Die Künstlerin betont, sie sehe sich nicht als Fotografin. Vielmehr nehme sie ihre Motive mit dem Smartphone auf, das ausreichend Brillanz liefere, und auf gute Auflösung komme es ihr ohnehin nicht an. Die Fotos bearbeitet sie mit Zeichenstift und Aquarellfarben und schafft am Ende eine "digitale Collage", wie sie es nennt. Auf Pergament gedruckt und auf Holz aufgezogen präsentieren sich die Werke wie weichgezeichnet. "Unsere Welt ist so wahnsinnig bunt und laut", sagt Petra Jakob, "so starke Farben vertrage ich nicht."

Dagegen liebt sie das Alte und ein wenig Heruntergekommene, alles, was "schon gelebt" hat. "Angeschrammte Häuser" sind eines ihrer Lieblingsmotive. Und unter ihrer Bearbeitung entwickeln diese Häuser eine rätselhafte Anziehungskraft, den Charme des Morbiden. Zu gern würde man durch die Fenster sehen und die Türen öffnen, um zu erfahren, ob sich dahinter noch etwas verbirgt. Petra Jakob sieht aber auch außen schon genug: "Jede Wand ist ein Kunstwerk für sich", sagt sie. Je intensiver man das Gemäuer betrachte, umso deutlicher erkenne man das.

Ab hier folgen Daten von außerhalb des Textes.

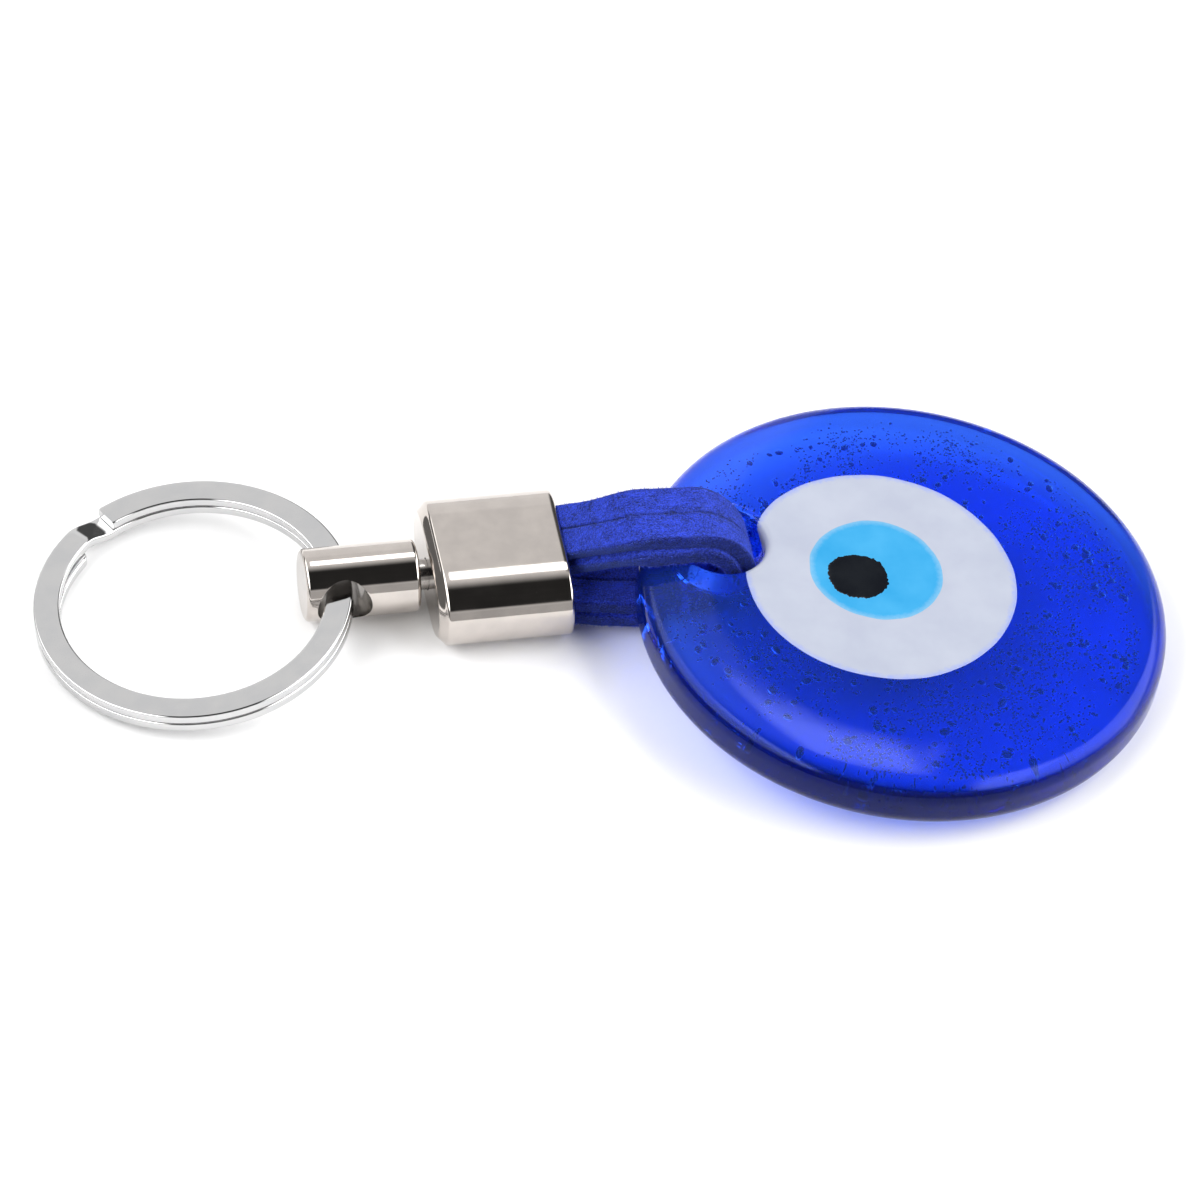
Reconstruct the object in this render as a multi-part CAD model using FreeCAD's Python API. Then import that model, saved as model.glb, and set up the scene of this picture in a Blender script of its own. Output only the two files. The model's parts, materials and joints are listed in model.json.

Fantasievoll, spielerisch, humoristisch - das ist die eine Seite der Künstlerin Petra Jakob. Auf der anderen zeigt sie eine tiefe Bestürzung über die Zeitläufte. "Mir geht's gut", sagt sie, "ich lebe in der schönsten Gemeinde, kenne die liebsten Menschen. Aber ringsum die Welt ist voller Bosheit, Krieg und Gemetzel." Sie hat dies in einem Cartoon "Im Auge des Sturms" ausgedrückt, der nicht in der aktuellen Ausstellung zu sehen ist. Da schwimmt eine Bikinischönheit auf einer quietschgelben Luftmatratze, neben sich eine Badeente, in der Hand einen rosafarbenen Cocktail, inmitten eines düsteren Strudels der Zerstörung: Männer mit Maschinengewehren im Anschlag, Kampfflugzeuge in der Luft, brennende Häuser, Ruinen.

"Quo vadis" ist nur auf den ersten Blick ein Ausdruck der Verzweiflung. Die Hoffnung zeigt sich in den ausscherenden Soldaten. (Foto: Petra Jakob/oh)

Was bleibt, ist "die Hoffnung, dass es einen Weg aus dem Krieg gibt, dass nicht alle in den Abgrund gehen". Dies hat sie in einer ihrer neuesten Photomorphosen dargestellt, die im Hollerhaus hängt. In einer Gletscherlandschaft marschiert eine lange Kolonne von Soldaten schier unablässig in eine dunkle Schlucht. Doch man muss genau hinsehen: Einige der Männer sind ausgeschert und drehen um. Man braucht in diesen Zeiten schon viel Fantasie, um sich das ausmalen zu können. Kunst kann es.

Petra Jakob: Photomorphosen, Hollerhaus, Neufahrner Weg 3, Irschenhausen, Vernissage am Samstag, 9. März, 17 Uhr; geöffnet Samstag und Sonntag 13 bis 17 Uhr sowie nach Vereinbarung, Telefon 08178/4408; bis 24. März. Begleitprogramm: Samstag, 16. März, 20 Uhr: Jazzkonzert mit der Band Elevator und Präsentation des Films "Jazzfieber"; Sonntag, 17. März 19 Uhr: Noche Flamenca - mit der Tänzerin Montserrat Suárez, dem Jazzmusiker und Flamenco-Gitarristen Gonzalo Franco und dem aus Montevideo, Uruguay kommenden Komponisten und Gitarristen Lupo Danz. Für die Begleitveranstaltungen wird um telefonische Anmeldung unter 08178/4408 gebeten.